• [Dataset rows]
▬▬▬▬▬▬

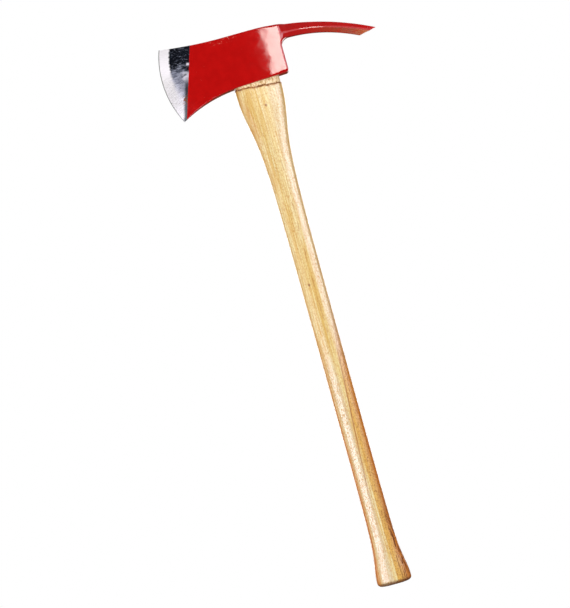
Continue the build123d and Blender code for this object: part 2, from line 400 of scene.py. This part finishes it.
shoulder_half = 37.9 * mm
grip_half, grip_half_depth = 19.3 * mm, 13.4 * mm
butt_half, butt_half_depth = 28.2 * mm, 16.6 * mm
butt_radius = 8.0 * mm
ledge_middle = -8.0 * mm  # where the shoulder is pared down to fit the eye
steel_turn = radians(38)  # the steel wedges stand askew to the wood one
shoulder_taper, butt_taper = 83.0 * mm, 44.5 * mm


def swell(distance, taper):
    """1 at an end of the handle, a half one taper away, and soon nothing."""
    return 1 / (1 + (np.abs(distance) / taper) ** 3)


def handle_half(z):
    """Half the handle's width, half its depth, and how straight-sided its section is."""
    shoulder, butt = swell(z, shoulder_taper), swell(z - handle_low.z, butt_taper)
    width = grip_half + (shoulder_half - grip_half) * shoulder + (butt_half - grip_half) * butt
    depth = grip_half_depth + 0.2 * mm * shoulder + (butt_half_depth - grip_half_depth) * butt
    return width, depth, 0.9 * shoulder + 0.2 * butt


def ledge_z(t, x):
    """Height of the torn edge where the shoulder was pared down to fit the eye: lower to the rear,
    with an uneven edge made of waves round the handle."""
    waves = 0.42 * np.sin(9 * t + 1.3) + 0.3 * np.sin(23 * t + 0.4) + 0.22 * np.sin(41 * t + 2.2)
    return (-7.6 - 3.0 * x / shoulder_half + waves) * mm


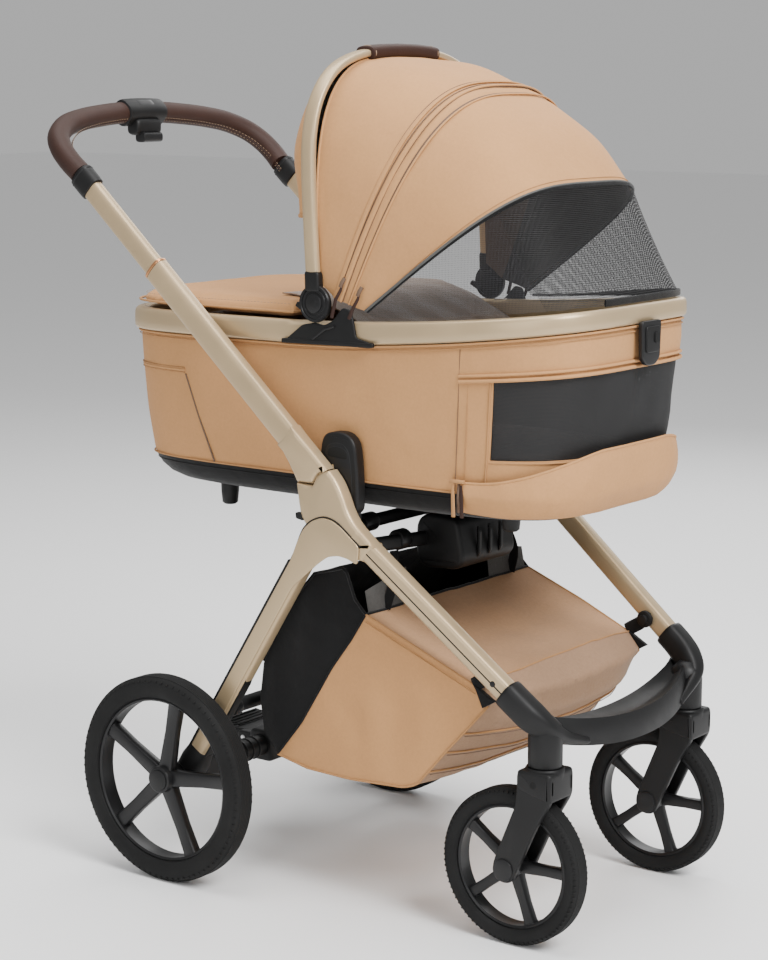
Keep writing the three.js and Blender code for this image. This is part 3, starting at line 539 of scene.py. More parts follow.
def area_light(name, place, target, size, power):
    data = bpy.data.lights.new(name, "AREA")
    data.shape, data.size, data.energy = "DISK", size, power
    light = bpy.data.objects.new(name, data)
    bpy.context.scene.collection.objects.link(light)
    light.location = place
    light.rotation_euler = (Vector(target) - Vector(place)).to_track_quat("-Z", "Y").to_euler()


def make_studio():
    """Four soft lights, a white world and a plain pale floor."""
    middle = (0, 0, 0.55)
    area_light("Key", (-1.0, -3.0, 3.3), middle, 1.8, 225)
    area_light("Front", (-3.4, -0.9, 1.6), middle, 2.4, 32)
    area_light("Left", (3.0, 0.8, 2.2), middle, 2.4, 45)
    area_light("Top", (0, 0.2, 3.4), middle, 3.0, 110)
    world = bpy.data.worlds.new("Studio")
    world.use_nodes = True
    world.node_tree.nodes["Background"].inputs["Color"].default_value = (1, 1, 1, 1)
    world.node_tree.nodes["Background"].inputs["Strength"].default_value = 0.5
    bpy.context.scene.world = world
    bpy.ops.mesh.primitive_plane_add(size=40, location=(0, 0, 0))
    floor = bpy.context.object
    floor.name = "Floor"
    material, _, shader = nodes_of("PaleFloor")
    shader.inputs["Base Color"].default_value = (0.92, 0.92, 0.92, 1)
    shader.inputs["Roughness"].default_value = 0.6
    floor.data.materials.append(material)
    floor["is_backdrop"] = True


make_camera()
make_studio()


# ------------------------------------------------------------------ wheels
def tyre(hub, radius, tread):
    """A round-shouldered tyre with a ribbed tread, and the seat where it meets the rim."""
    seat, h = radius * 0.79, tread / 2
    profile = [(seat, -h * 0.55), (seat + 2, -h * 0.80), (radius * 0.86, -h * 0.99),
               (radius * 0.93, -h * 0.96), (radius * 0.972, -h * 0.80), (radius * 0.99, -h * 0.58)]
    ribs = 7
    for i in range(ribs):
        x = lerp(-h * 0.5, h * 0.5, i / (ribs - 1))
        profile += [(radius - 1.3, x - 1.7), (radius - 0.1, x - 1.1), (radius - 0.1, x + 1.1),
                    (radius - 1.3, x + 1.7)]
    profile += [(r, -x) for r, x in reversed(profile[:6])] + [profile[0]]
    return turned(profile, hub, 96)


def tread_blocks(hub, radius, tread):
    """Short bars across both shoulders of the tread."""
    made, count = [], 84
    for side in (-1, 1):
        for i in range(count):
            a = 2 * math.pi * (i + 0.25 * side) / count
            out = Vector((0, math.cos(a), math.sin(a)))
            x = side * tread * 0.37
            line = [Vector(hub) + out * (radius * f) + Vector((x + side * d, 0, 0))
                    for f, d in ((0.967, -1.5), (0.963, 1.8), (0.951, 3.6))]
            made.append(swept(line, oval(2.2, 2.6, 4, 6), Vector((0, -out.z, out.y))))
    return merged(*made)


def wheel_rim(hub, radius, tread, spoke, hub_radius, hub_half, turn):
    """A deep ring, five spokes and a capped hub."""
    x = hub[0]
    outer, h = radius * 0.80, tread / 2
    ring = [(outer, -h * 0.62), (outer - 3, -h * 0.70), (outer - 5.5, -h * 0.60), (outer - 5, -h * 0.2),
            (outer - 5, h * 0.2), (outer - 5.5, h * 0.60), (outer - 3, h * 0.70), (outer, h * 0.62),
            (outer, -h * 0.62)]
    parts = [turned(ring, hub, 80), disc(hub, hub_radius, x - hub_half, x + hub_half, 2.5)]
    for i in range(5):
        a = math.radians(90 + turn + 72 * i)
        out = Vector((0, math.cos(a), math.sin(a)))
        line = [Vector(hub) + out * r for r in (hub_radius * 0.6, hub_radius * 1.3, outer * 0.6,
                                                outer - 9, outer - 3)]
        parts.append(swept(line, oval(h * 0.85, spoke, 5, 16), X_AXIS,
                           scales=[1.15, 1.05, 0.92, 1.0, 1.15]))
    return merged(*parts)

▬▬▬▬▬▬

• [YOUR GOAL]
Set down every record above exactly as given.

• [FULL RESPONSE]
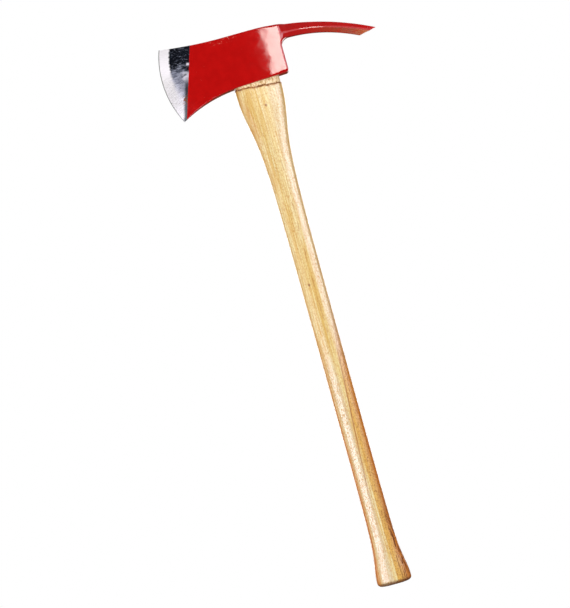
Continue the build123d and Blender code for this object: part 2, from line 400 of scene.py. This part finishes it.
shoulder_half = 37.9 * mm
grip_half, grip_half_depth = 19.3 * mm, 13.4 * mm
butt_half, butt_half_depth = 28.2 * mm, 16.6 * mm
butt_radius = 8.0 * mm
ledge_middle = -8.0 * mm  # where the shoulder is pared down to fit the eye
steel_turn = radians(38)  # the steel wedges stand askew to the wood one
shoulder_taper, butt_taper = 83.0 * mm, 44.5 * mm


def swell(distance, taper):
    """1 at an end of the handle, a half one taper away, and soon nothing."""
    return 1 / (1 + (np.abs(distance) / taper) ** 3)


def handle_half(z):
    """Half the handle's width, half its depth, and how straight-sided its section is."""
    shoulder, butt = swell(z, shoulder_taper), swell(z - handle_low.z, butt_taper)
    width = grip_half + (shoulder_half - grip_half) * shoulder + (butt_half - grip_half) * butt
    depth = grip_half_depth + 0.2 * mm * shoulder + (butt_half_depth - grip_half_depth) * butt
    return width, depth, 0.9 * shoulder + 0.2 * butt


def ledge_z(t, x):
    """Height of the torn edge where the shoulder was pared down to fit the eye: lower to the rear,
    with an uneven edge made of waves round the handle."""
    waves = 0.42 * np.sin(9 * t + 1.3) + 0.3 * np.sin(23 * t + 0.4) + 0.22 * np.sin(41 * t + 2.2)
    return (-7.6 - 3.0 * x / shoulder_half + waves) * mm


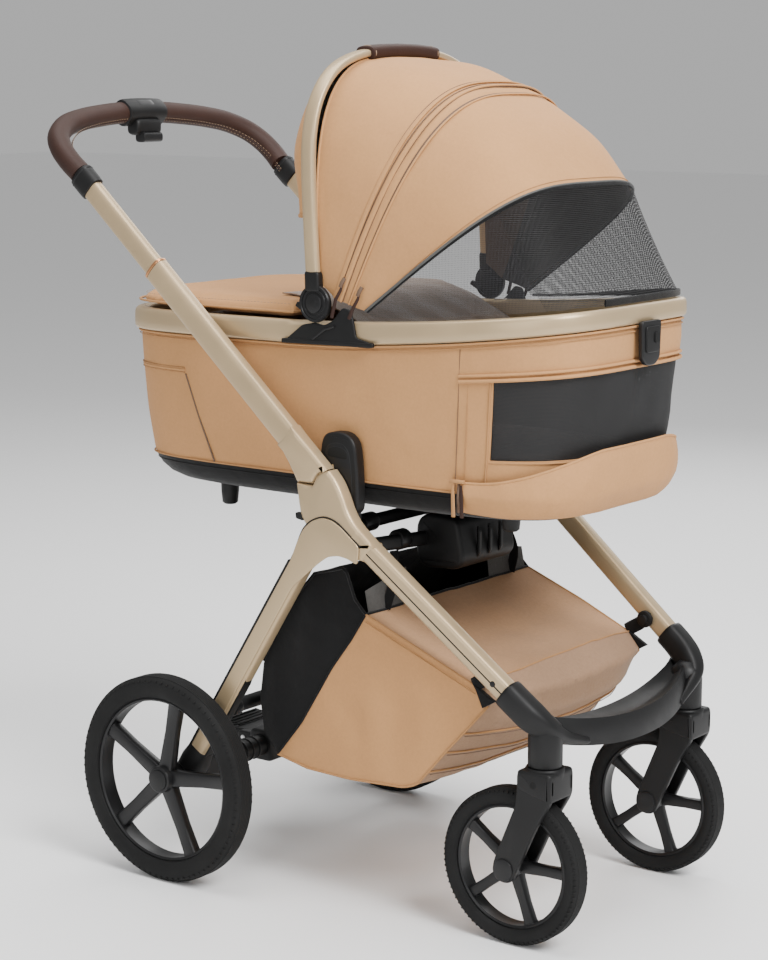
Keep writing the three.js and Blender code for this image. This is part 3, starting at line 539 of scene.py. More parts follow.
def area_light(name, place, target, size, power):
    data = bpy.data.lights.new(name, "AREA")
    data.shape, data.size, data.energy = "DISK", size, power
    light = bpy.data.objects.new(name, data)
    bpy.context.scene.collection.objects.link(light)
    light.location = place
    light.rotation_euler = (Vector(target) - Vector(place)).to_track_quat("-Z", "Y").to_euler()


def make_studio():
    """Four soft lights, a white world and a plain pale floor."""
    middle = (0, 0, 0.55)
    area_light("Key", (-1.0, -3.0, 3.3), middle, 1.8, 225)
    area_light("Front", (-3.4, -0.9, 1.6), middle, 2.4, 32)
    area_light("Left", (3.0, 0.8, 2.2), middle, 2.4, 45)
    area_light("Top", (0, 0.2, 3.4), middle, 3.0, 110)
    world = bpy.data.worlds.new("Studio")
    world.use_nodes = True
    world.node_tree.nodes["Background"].inputs["Color"].default_value = (1, 1, 1, 1)
    world.node_tree.nodes["Background"].inputs["Strength"].default_value = 0.5
    bpy.context.scene.world = world
    bpy.ops.mesh.primitive_plane_add(size=40, location=(0, 0, 0))
    floor = bpy.context.object
    floor.name = "Floor"
    material, _, shader = nodes_of("PaleFloor")
    shader.inputs["Base Color"].default_value = (0.92, 0.92, 0.92, 1)
    shader.inputs["Roughness"].default_value = 0.6
    floor.data.materials.append(material)
    floor["is_backdrop"] = True


make_camera()
make_studio()


# ------------------------------------------------------------------ wheels
def tyre(hub, radius, tread):
    """A round-shouldered tyre with a ribbed tread, and the seat where it meets the rim."""
    seat, h = radius * 0.79, tread / 2
    profile = [(seat, -h * 0.55), (seat + 2, -h * 0.80), (radius * 0.86, -h * 0.99),
               (radius * 0.93, -h * 0.96), (radius * 0.972, -h * 0.80), (radius * 0.99, -h * 0.58)]
    ribs = 7
    for i in range(ribs):
        x = lerp(-h * 0.5, h * 0.5, i / (ribs - 1))
        profile += [(radius - 1.3, x - 1.7), (radius - 0.1, x - 1.1), (radius - 0.1, x + 1.1),
                    (radius - 1.3, x + 1.7)]
    profile += [(r, -x) for r, x in reversed(profile[:6])] + [profile[0]]
    return turned(profile, hub, 96)


def tread_blocks(hub, radius, tread):
    """Short bars across both shoulders of the tread."""
    made, count = [], 84
    for side in (-1, 1):
        for i in range(count):
            a = 2 * math.pi * (i + 0.25 * side) / count
            out = Vector((0, math.cos(a), math.sin(a)))
            x = side * tread * 0.37
            line = [Vector(hub) + out * (radius * f) + Vector((x + side * d, 0, 0))
                    for f, d in ((0.967, -1.5), (0.963, 1.8), (0.951, 3.6))]
            made.append(swept(line, oval(2.2, 2.6, 4, 6), Vector((0, -out.z, out.y))))
    return merged(*made)


def wheel_rim(hub, radius, tread, spoke, hub_radius, hub_half, turn):
    """A deep ring, five spokes and a capped hub."""
    x = hub[0]
    outer, h = radius * 0.80, tread / 2
    ring = [(outer, -h * 0.62), (outer - 3, -h * 0.70), (outer - 5.5, -h * 0.60), (outer - 5, -h * 0.2),
            (outer - 5, h * 0.2), (outer - 5.5, h * 0.60), (outer - 3, h * 0.70), (outer, h * 0.62),
            (outer, -h * 0.62)]
    parts = [turned(ring, hub, 80), disc(hub, hub_radius, x - hub_half, x + hub_half, 2.5)]
    for i in range(5):
        a = math.radians(90 + turn + 72 * i)
        out = Vector((0, math.cos(a), math.sin(a)))
        line = [Vector(hub) + out * r for r in (hub_radius * 0.6, hub_radius * 1.3, outer * 0.6,
                                                outer - 9, outer - 3)]
        parts.append(swept(line, oval(h * 0.85, spoke, 5, 16), X_AXIS,
                           scales=[1.15, 1.05, 0.92, 1.0, 1.15]))
    return merged(*parts)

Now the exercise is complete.